■ TASK GOAL ■
Repeat only the lines from the line containing "verts = [tuple((v" through the line containing "bpy.data.objects.remove(obj)", both included, exactly as they stand.

>> START RECORDED DATA

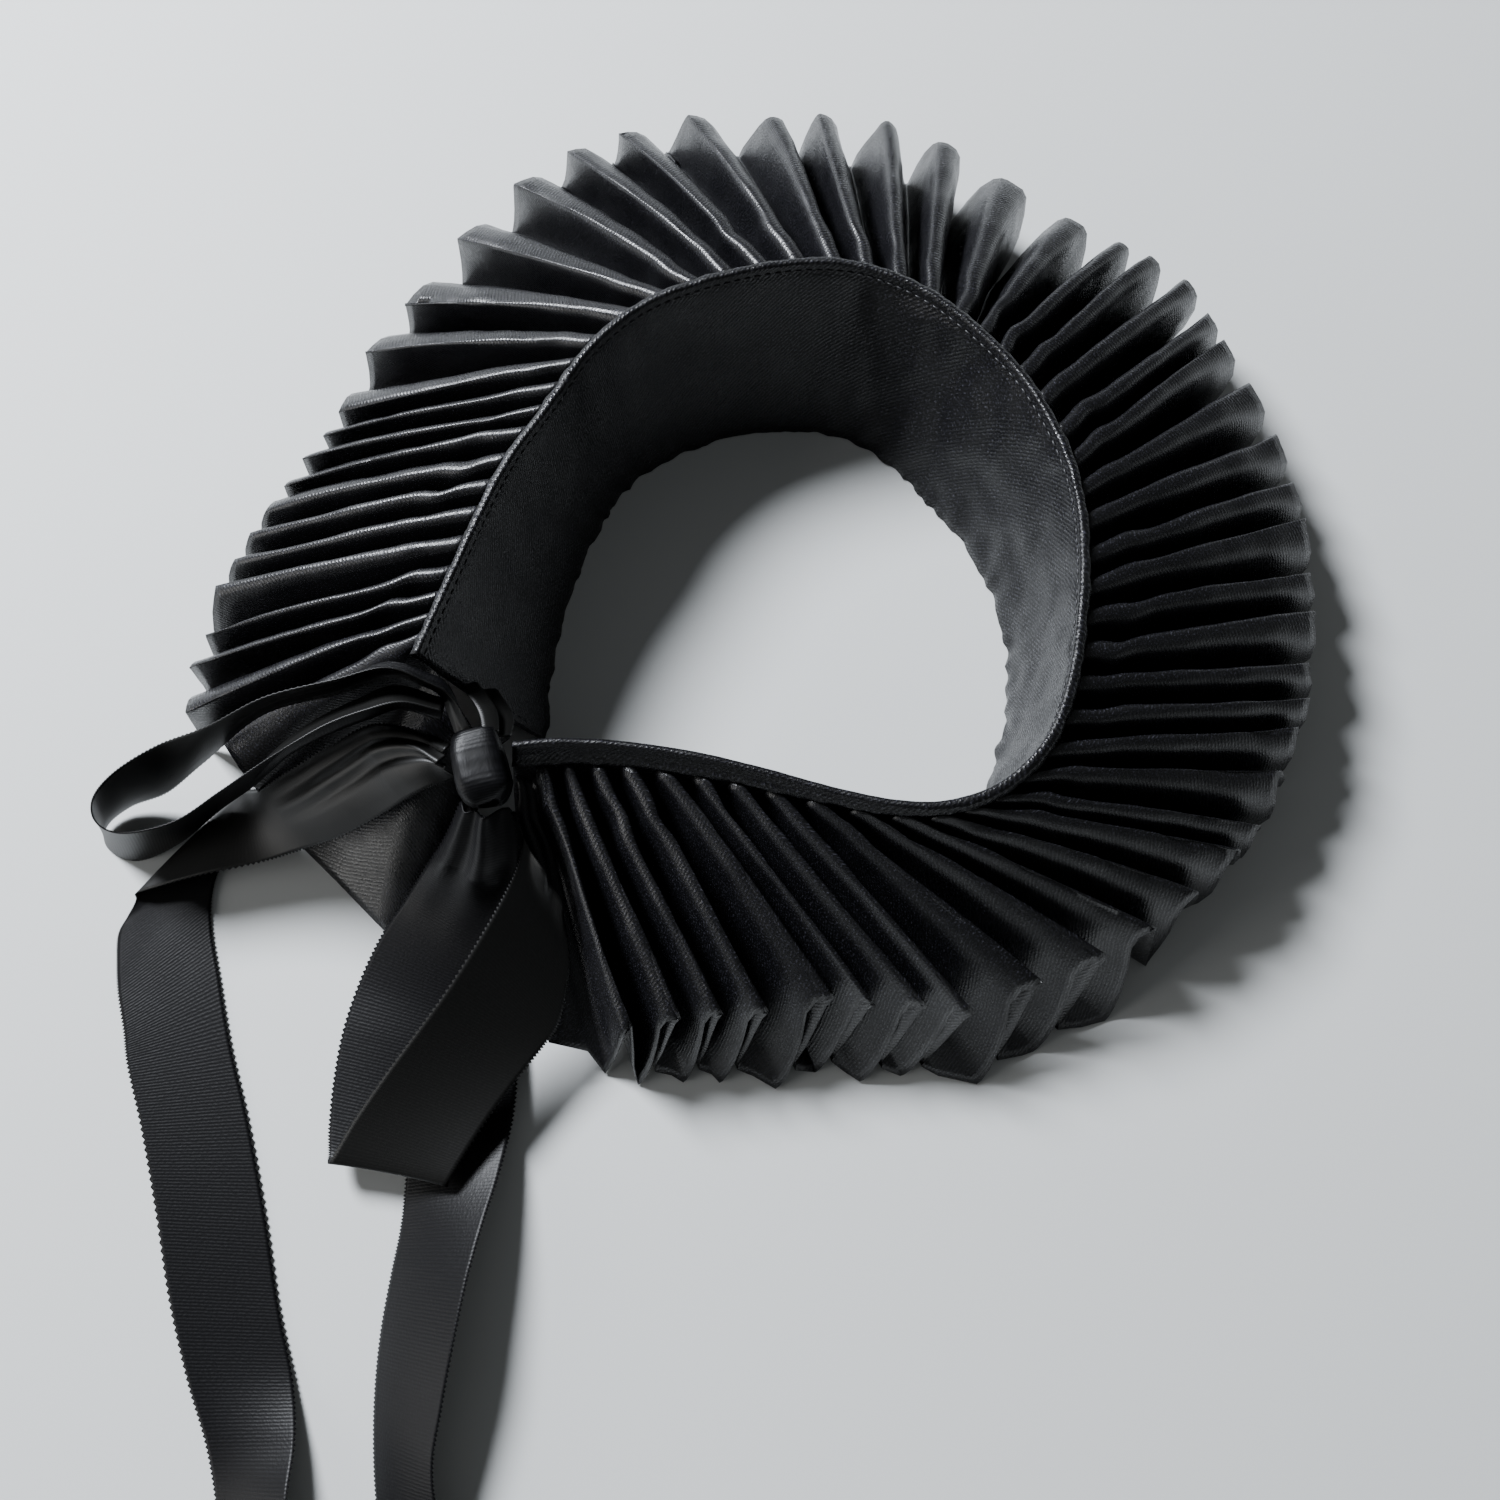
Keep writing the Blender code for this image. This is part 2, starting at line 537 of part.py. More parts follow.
def ruffle_grid(band):
    grid = []
    half = RUFFLE_WALL / 2
    root_off = BAND_WALL / 2 + GAP + half + ROOT_ROOM
    places = [row[0] for row in PLEATS]
    pitches = crest_pitches(band)
    for level in RUFFLE_LEVELS:
        row = []
        for seam, x, y, lift, height in ruffle_columns():
            deep = 1.0 - height
            out_way = band.outward(seam)
            foot, lip = band.edges(seam)
            down = (foot - lip) / BAND_HEIGHT * ROOT_DEPTH * deep
            root = band.seam(seam) + out_way * (root_off + ROOT_LEAN * deep)
            crest = root[2] + (lift + half - root[2]) * level
            crest += CREST_BULGE * 4 * level * (1 - level)
            near, far = (np.interp(seam, places, pitch) for pitch in pitches)
            depth = ROOT_DEPTH + (lift - ROOT_DEPTH) * level ** DEPTH_POWER
            steep = near * ROOT_STEEP
            depth = min(depth, steep + (far * HEM_STEEP - steep) * level)
            z = max(crest - depth * deep, half)
            spot = root + down * (1.0 - level)
            row.append((spot[0] + (x - spot[0]) * level, spot[1] + (y - spot[1]) * level, z))
        grid.append(row)
    return np.array(grid)


def ribbon_grid(rows, per_row, across):
    steps = (len(rows) - 1) * per_row
    grid = []
    for i in range(steps + 1):
        row = smooth(rows, i / per_row)
        a = row[:3]
        b = row[3:]
        grid.append([a + (b - a) * k / across for k in range(across + 1)])
    return np.array(grid)


def knot():
    """A gathered wrap of ribbon: a squarish rounded lump."""
    verts = []
    faces = []
    turn = math.radians(KNOT_TURN)
    for ring in range(1, KNOT_RINGS):
        lat = math.pi * ring / KNOT_RINGS - math.pi / 2
        for side in range(KNOT_SIDES):
            lon = 2 * math.pi * side / KNOT_SIDES
            raw = (math.cos(lat) * math.cos(lon), math.sin(lat), math.cos(lat) * math.sin(lon))
            p = [math.copysign(abs(v) ** KNOT_SQUARE, v) * h for v, h in zip(raw, KNOT_HALF)]
            x = p[0] * math.cos(turn) - p[1] * math.sin(turn)
            y = p[0] * math.sin(turn) + p[1] * math.cos(turn)
            verts.append((x, y, p[2]))
    for end in (-1, 1):
        y = end * KNOT_HALF[1]
        verts.append((-y * math.sin(turn), y * math.cos(turn), 0.0))
    for ring in range(KNOT_RINGS - 2):
        for side in range(KNOT_SIDES):
            a = ring * KNOT_SIDES + side
            b = ring * KNOT_SIDES + (side + 1) % KNOT_SIDES
            faces.append((a, b, b + KNOT_SIDES, a + KNOT_SIDES))
    south = (KNOT_RINGS - 1) * KNOT_SIDES
    top = (KNOT_RINGS - 2) * KNOT_SIDES
    for side in range(KNOT_SIDES):
        after = (side + 1) % KNOT_SIDES
        faces.append((south, after, side))
        faces.append((south + 1, top + side, top + after))
    centre = KNOT_CENTRE
    verts = [tuple((v + c) * MM for v, c in zip(p, centre)) for p in verts]
    return verts, faces


def main():
    clear_scene()
    band = Band()
    verts, faces = neck_band(band)
    add_object("neck_band", verts, faces, SATIN, 0.42)
    verts, faces = shell(ruffle_grid(band), ruffle_walls(band))
    add_object("pleated_ruffle", verts, faces, SATIN, 0.38)
    for name, rows, per_row in (
        ("bow_loop_left", LOOP_LEFT, 2),
        ("bow_loop_front", LOOP_FRONT, 2),
        ("ribbon_tail_left", TAIL_LEFT, 1),
        ("ribbon_tail_right", TAIL_RIGHT, 1),
        ("band_tie", TIE, 2),
    ):
        verts, faces = shell(ribbon_grid(rows, per_row, 2), RIBBON_WALL)
        add_object(name, verts, faces, RIBBON, 0.35)
    verts, faces = knot()
    add_object("bow_knot", verts, faces, RIBBON, 0.35)
    for item in bpy.data.objects:
        item.data.calc_loop_triangles()
        print(item.name, len(item.data.loop_triangles), "triangles")
    print("band length", round(band.length, 1))


main()
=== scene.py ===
import math
import random

import bmesh
import bpy
import numpy as np
from mathutils import Matrix, Vector, noise


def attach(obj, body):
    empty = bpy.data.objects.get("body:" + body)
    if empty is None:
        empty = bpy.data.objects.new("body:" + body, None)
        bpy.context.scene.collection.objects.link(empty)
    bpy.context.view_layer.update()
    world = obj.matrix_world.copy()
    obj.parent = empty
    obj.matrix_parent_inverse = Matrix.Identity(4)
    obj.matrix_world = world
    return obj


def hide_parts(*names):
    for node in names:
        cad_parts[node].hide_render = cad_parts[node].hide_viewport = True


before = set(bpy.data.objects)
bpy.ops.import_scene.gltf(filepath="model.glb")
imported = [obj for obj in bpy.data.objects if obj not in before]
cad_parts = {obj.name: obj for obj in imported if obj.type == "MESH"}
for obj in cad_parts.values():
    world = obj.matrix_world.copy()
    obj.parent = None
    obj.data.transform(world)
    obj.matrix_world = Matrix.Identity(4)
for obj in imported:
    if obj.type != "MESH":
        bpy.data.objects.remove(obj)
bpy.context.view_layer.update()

print("frame loaded:", len(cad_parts), "nodes")

mm = 0.001
tableX = 10.78   # where every table of sizes here counts from, on the table top, in mm
tableY = -92.68
# the camera: height in mm over that point, degrees from straight down, lens and film in mm
picture = {"height": 368.0, "tilt": 17.0, "lens": 36.1, "sensor": 36.0}


def alongTable(rows, places):
    # a smooth curve through a table's rows, read at fractional row numbers
    rows = np.asarray(rows, float)
    rows = np.vstack([2 * rows[0] - rows[1], rows, 2 * rows[-1] - rows[-2]])
    places = np.clip(np.asarray(places, float), 0, len(rows) - 3)
    i = np.minimum(places.astype(int), len(rows) - 4)
    t = (places - i)[:, None]
    a, b, c, d = (rows[i + k] for k in range(4))
    bend = (2 * a - 5 * b + 4 * c - d) * t ** 2 + (3 * b - a - 3 * c + d) * t ** 3
    return 0.5 * (2 * b + (c - a) * t + bend)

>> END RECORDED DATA

■ SOLUTION TO THIS EXERCISE ■
    verts = [tuple((v + c) * MM for v, c in zip(p, centre)) for p in verts]
    return verts, faces


def main():
    clear_scene()
    band = Band()
    verts, faces = neck_band(band)
    add_object("neck_band", verts, faces, SATIN, 0.42)
    verts, faces = shell(ruffle_grid(band), ruffle_walls(band))
    add_object("pleated_ruffle", verts, faces, SATIN, 0.38)
    for name, rows, per_row in (
        ("bow_loop_left", LOOP_LEFT, 2),
        ("bow_loop_front", LOOP_FRONT, 2),
        ("ribbon_tail_left", TAIL_LEFT, 1),
        ("ribbon_tail_right", TAIL_RIGHT, 1),
        ("band_tie", TIE, 2),
    ):
        verts, faces = shell(ribbon_grid(rows, per_row, 2), RIBBON_WALL)
        add_object(name, verts, faces, RIBBON, 0.35)
    verts, faces = knot()
    add_object("bow_knot", verts, faces, RIBBON, 0.35)
    for item in bpy.data.objects:
        item.data.calc_loop_triangles()
        print(item.name, len(item.data.loop_triangles), "triangles")
    print("band length", round(band.length, 1))


main()
=== scene.py ===
import math
import random

import bmesh
import bpy
import numpy as np
from mathutils import Matrix, Vector, noise


def attach(obj, body):
    empty = bpy.data.objects.get("body:" + body)
    if empty is None:
        empty = bpy.data.objects.new("body:" + body, None)
        bpy.context.scene.collection.objects.link(empty)
    bpy.context.view_layer.update()
    world = obj.matrix_world.copy()
    obj.parent = empty
    obj.matrix_parent_inverse = Matrix.Identity(4)
    obj.matrix_world = world
    return obj


def hide_parts(*names):
    for node in names:
        cad_parts[node].hide_render = cad_parts[node].hide_viewport = True


before = set(bpy.data.objects)
bpy.ops.import_scene.gltf(filepath="model.glb")
imported = [obj for obj in bpy.data.objects if obj not in before]
cad_parts = {obj.name: obj for obj in imported if obj.type == "MESH"}
for obj in cad_parts.values():
    world = obj.matrix_world.copy()
    obj.parent = None
    obj.data.transform(world)
    obj.matrix_world = Matrix.Identity(4)
for obj in imported:
    if obj.type != "MESH":
        bpy.data.objects.remove(obj)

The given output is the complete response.